I can't believe Swift is still only 25 years old. His best ball should still be ahead of him.


----------



## jdiggidy (Jun 21, 2003)

I think it is clear by Swift's comments that the only way we attain him is through a sign and trade which is unlikely.

"A lot of times people say the dollars aren't important, but they are," Swift said. "For me, I'm going to try and wait it out and weigh my options and see what's the best situation for me."

Translation:  I'm going to sign the biggest deal even if it is with the Hawks.

Who's next on our PF List???


----------



## KokoTheMonkey (Aug 4, 2003)

jdiggidy said:


> I think it is clear by Swift's comments that the only way we attain him is through a sign and trade which is unlikely.
> 
> "A lot of times people say the dollars aren't important, but they are," Swift said. "For me, I'm going to try and wait it out and weigh my options and see what's the best situation for me."
> 
> ...




This is the same guy who decided to "wait it out" last year in free agency only to end up signing the qualifying offer from the Grizzlies. Maybe the guy is going to come to the realization that no one wants to pay him the money he is seeking.


----------



## RP McMurphy (Jul 17, 2003)

KokoTheMonkey said:


> This is the same guy who decided to "wait it out" last year in free agency only to end up signing the qualifying offer from the Grizzlies. Maybe the guy is going to come to the realization that no one wants to pay him the money he is seeking.
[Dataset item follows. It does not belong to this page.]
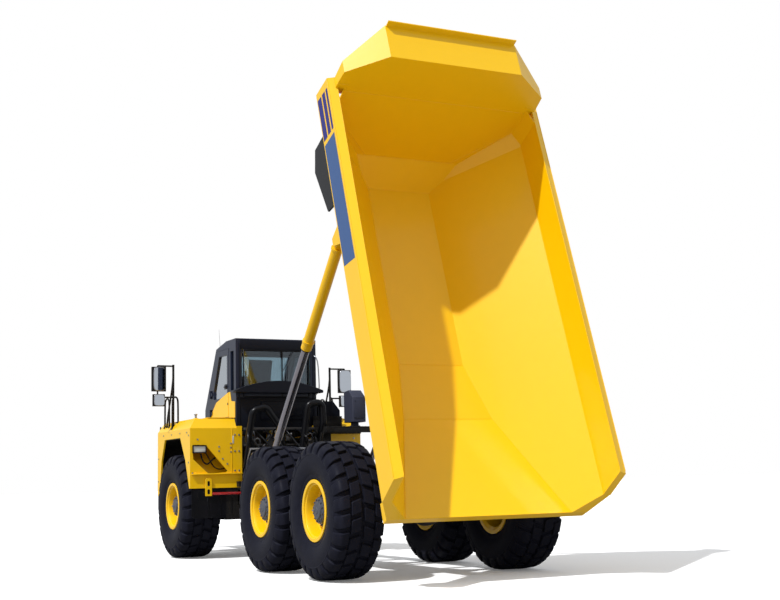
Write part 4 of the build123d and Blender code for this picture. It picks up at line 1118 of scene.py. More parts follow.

Exactly, he sucks and now that other teams won't even pay him the contract he turned down last summer, he's whining to the media. Swift needs to fire whatever idiot he has for an agent. That man has already cost him and his family at least ten million dollars and is costing him more money as we speak.


----------



## On Thre3 (Nov 26, 2003)

im begining to dislike the guy.


----------



## Starks (Feb 22, 2004)

He's just playing with the Rockets. The contract he wants is ridiculous.


----------